[start of RECORDS FOR THE EXERCISE]

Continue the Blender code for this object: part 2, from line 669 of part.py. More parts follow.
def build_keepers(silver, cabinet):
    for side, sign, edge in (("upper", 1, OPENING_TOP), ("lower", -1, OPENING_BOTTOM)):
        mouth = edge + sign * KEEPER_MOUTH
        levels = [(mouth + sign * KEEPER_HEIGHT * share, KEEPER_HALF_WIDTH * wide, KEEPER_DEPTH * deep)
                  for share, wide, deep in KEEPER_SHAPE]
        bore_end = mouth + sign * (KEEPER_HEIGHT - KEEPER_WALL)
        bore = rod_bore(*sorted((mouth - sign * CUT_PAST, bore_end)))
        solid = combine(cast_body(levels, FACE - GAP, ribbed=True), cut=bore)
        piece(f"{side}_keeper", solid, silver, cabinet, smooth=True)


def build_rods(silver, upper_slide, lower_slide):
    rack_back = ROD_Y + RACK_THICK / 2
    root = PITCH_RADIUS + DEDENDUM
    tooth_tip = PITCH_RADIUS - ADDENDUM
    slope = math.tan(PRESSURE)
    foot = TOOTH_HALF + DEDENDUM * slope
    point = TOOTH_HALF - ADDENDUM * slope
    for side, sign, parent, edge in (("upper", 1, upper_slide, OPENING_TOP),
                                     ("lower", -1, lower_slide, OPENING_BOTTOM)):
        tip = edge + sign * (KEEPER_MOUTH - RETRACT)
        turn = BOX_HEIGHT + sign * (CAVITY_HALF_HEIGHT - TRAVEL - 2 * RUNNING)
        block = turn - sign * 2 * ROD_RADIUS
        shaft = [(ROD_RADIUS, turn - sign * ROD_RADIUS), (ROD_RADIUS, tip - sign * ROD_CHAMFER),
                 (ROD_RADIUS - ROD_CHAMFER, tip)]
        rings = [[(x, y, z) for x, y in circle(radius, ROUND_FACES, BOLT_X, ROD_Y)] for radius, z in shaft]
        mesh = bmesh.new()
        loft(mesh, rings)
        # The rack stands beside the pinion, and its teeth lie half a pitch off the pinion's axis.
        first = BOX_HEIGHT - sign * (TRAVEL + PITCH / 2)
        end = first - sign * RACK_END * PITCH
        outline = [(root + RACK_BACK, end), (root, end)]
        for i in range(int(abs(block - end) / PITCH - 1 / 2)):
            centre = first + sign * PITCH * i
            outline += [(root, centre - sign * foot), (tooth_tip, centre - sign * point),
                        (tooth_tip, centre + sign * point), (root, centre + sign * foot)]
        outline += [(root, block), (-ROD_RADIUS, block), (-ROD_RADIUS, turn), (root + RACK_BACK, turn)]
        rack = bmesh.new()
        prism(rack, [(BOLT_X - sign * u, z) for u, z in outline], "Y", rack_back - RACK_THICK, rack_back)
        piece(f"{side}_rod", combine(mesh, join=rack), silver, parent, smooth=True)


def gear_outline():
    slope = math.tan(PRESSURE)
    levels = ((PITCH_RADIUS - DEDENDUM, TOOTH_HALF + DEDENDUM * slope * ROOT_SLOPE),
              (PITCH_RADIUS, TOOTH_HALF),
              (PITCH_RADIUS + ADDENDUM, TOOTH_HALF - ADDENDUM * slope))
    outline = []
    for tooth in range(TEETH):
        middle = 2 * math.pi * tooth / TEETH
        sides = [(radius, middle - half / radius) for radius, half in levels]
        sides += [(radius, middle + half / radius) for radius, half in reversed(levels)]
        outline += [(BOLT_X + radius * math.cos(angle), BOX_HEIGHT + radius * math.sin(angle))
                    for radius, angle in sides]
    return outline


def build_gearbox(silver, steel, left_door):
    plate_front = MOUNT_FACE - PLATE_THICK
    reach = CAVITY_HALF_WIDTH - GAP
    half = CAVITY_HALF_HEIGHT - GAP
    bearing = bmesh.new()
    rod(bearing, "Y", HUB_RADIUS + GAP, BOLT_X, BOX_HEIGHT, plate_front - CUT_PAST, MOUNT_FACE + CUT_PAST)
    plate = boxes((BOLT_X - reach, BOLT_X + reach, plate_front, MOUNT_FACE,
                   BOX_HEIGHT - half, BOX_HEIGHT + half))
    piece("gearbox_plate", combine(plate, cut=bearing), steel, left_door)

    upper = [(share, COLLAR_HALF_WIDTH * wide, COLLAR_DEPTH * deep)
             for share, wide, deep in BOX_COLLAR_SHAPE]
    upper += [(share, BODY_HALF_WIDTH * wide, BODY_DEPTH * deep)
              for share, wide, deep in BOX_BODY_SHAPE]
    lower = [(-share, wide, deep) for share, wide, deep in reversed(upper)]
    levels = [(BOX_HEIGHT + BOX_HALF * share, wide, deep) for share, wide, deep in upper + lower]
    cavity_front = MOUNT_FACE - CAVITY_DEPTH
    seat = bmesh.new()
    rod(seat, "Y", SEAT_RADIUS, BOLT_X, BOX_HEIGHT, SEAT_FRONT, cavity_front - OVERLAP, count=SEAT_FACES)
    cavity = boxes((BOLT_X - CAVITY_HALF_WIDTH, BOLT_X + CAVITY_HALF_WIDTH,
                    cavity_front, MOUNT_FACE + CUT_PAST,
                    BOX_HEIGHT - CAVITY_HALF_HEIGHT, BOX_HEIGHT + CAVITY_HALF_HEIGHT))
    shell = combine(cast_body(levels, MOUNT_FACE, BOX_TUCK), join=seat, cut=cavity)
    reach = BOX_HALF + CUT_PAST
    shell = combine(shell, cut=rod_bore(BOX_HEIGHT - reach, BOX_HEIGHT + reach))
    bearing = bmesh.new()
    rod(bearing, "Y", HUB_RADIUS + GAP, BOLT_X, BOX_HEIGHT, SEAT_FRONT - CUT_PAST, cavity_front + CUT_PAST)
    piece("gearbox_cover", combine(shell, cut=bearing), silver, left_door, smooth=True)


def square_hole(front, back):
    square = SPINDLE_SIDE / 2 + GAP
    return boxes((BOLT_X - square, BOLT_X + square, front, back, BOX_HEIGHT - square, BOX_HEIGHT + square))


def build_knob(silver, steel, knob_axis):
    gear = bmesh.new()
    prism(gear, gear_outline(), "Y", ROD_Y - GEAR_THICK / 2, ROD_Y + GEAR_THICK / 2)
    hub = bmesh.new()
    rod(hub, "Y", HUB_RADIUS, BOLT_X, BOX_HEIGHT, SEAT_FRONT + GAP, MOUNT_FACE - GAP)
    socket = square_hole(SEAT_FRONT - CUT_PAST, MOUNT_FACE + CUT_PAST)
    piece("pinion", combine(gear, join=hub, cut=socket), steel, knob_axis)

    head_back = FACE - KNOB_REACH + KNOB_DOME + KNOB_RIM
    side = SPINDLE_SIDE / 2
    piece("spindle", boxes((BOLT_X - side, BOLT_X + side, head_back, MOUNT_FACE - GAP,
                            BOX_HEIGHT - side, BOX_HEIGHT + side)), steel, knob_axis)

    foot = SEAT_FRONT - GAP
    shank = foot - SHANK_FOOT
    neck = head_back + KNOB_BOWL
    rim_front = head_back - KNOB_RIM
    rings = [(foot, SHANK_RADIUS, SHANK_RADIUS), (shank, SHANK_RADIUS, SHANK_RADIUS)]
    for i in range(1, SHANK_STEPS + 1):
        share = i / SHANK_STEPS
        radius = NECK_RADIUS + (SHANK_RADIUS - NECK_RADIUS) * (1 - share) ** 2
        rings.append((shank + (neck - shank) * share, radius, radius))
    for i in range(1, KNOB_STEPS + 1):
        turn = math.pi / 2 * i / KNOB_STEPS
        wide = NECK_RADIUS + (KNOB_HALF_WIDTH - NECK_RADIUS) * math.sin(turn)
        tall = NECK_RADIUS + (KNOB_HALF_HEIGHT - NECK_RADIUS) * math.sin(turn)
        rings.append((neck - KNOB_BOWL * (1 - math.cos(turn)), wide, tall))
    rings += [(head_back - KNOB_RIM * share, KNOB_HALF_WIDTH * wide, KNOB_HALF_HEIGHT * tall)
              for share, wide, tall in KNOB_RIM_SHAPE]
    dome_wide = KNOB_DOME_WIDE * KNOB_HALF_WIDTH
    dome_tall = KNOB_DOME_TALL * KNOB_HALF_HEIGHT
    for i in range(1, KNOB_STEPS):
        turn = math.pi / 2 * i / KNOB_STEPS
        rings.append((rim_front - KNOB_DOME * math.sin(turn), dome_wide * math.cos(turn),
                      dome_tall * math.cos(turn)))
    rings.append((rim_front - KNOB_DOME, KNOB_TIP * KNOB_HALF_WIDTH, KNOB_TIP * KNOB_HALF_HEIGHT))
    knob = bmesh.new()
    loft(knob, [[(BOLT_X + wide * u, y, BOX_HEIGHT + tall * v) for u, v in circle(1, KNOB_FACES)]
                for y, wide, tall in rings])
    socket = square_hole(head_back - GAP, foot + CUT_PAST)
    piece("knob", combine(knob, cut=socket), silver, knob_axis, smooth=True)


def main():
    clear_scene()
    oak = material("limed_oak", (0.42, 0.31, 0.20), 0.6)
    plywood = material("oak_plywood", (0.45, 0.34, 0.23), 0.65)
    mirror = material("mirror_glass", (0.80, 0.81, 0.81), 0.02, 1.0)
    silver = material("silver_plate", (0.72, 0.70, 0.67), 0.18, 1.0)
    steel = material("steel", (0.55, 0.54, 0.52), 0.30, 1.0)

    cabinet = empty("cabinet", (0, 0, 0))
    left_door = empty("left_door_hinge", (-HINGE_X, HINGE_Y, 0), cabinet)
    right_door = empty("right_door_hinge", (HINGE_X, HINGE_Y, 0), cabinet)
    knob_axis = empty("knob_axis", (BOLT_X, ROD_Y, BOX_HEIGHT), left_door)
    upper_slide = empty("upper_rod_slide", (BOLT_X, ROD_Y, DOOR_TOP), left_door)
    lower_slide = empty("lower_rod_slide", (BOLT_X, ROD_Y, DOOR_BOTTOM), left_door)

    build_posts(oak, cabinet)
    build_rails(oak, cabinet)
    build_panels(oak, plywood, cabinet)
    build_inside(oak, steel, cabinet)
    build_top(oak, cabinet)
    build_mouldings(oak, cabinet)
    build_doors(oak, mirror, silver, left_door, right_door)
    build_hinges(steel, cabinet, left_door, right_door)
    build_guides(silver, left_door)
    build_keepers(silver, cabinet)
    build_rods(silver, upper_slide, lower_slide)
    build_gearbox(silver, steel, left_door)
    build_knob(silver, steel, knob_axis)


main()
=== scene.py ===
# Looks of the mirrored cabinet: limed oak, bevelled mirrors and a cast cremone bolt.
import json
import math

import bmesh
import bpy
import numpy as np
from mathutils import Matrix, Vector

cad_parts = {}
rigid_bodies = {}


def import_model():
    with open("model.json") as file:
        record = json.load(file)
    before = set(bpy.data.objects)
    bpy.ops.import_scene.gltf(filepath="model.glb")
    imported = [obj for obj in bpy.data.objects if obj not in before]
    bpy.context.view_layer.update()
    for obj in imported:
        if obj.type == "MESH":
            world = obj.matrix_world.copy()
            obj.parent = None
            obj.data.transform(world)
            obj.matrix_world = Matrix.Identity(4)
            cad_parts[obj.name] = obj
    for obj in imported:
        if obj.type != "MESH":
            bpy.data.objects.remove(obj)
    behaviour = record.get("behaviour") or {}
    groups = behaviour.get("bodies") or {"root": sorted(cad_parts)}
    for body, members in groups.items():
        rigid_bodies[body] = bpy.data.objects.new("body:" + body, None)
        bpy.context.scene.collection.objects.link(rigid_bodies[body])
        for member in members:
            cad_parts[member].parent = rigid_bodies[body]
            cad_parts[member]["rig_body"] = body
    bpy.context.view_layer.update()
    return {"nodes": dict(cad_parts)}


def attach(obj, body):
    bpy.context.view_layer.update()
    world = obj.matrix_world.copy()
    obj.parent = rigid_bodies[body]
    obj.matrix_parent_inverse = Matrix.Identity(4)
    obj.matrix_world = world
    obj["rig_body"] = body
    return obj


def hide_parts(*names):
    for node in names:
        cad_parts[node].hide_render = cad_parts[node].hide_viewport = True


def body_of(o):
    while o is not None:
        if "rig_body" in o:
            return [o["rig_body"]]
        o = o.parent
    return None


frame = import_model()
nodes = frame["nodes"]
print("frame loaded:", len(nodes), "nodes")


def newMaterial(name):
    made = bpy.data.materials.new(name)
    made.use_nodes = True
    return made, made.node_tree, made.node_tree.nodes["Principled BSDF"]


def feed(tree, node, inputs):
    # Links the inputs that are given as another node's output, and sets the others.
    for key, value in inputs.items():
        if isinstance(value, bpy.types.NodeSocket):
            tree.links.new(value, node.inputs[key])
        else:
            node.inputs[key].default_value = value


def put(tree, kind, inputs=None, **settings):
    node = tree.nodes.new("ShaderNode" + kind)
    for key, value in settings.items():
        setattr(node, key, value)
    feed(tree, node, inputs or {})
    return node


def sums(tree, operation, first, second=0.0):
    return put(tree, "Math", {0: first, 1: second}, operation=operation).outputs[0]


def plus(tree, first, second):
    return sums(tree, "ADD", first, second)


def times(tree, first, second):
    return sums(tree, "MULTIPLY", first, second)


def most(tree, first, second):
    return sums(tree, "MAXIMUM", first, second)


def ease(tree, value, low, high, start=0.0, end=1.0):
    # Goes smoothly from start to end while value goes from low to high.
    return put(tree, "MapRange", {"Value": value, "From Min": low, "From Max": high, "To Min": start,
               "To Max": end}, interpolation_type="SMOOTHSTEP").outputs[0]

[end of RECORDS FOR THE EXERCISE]
[start of RECORDS FOR THE EXERCISE]

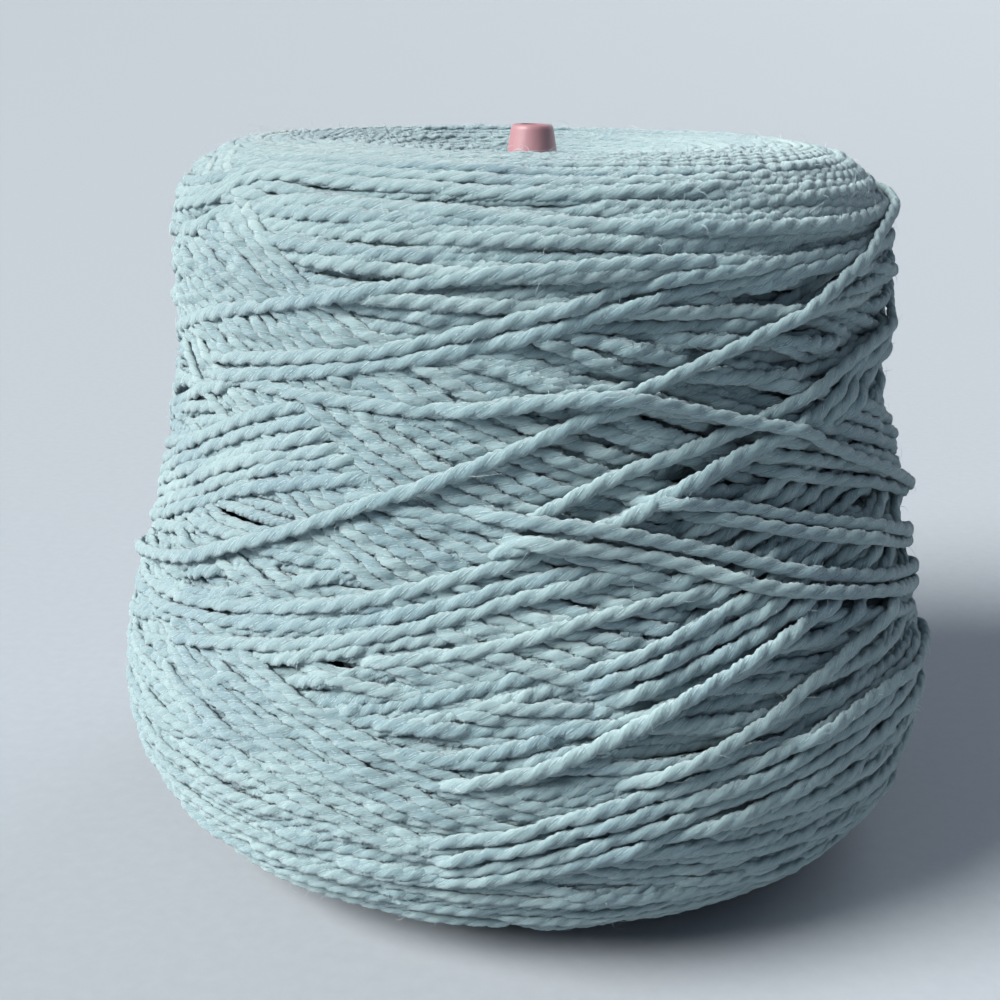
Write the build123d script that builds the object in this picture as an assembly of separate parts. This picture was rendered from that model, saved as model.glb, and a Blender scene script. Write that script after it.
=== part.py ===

[end of RECORDS FOR THE EXERCISE]

> WHAT TO WORK ON:
Will you return exactly the lines above from the one with "Continue the Blender" down to the one with "silver, cabinet, smooth=True)", counting both as part of the range?

> REPLY:
Continue the Blender code for this object: part 2, from line 669 of part.py. More parts follow.
def build_keepers(silver, cabinet):
    for side, sign, edge in (("upper", 1, OPENING_TOP), ("lower", -1, OPENING_BOTTOM)):
        mouth = edge + sign * KEEPER_MOUTH
        levels = [(mouth + sign * KEEPER_HEIGHT * share, KEEPER_HALF_WIDTH * wide, KEEPER_DEPTH * deep)
                  for share, wide, deep in KEEPER_SHAPE]
        bore_end = mouth + sign * (KEEPER_HEIGHT - KEEPER_WALL)
        bore = rod_bore(*sorted((mouth - sign * CUT_PAST, bore_end)))
        solid = combine(cast_body(levels, FACE - GAP, ribbed=True), cut=bore)
        piece(f"{side}_keeper", solid, silver, cabinet, smooth=True)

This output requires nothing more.